Defendant also did not entirely displace the building owner's duty to maintain the premises safely. The janitorial agreement provided that the building owner had the right to inspect and test all services called for by the contract, and if any of the services did not conform with the contract requirements, it could require defendant to perform the services again in accordance with the contract. The agreement also provided that the building owner had the overall responsibility for the administration of the contract, and was responsible for the day-to-day inspection and monitoring of defendant's work (see Vasquez, 100 AD3d at 442).

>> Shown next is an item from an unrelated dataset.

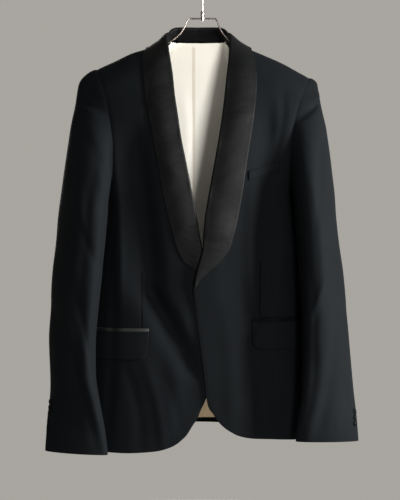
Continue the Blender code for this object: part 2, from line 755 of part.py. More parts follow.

Defendant's motion was not precluded by the doctrine of collateral estoppel. Plaintiff commenced a prior action in the US District Court for the Southern District of New York against the United States and Limpiex. The court granted the United States' motion to dismiss on the ground that the government did not waive sovereign immunity under the Federal Tort Claims Act. The sole issue before the court was whether it had subject matter jurisdiction. It did not consider whether defendant owed a duty of care to plaintiff, or whether defendant completely displaced the United States' duty to safely maintain the premises where plaintiff's accident occurred. Defendant therefore did not have a full and fair opportunity to litigate those issues (see Browning Ave. Realty Corp. v Rubin, 207 AD2d 263, 266 [1st Dept 1994], lv denied 85 NY2d 804 [1995]). THIS CONSTITUTES THE DECISION AND ORDER

OF THE SUPREME COURT, APPELLATE DIVISION, FIRST [*2]DEPARTMENT.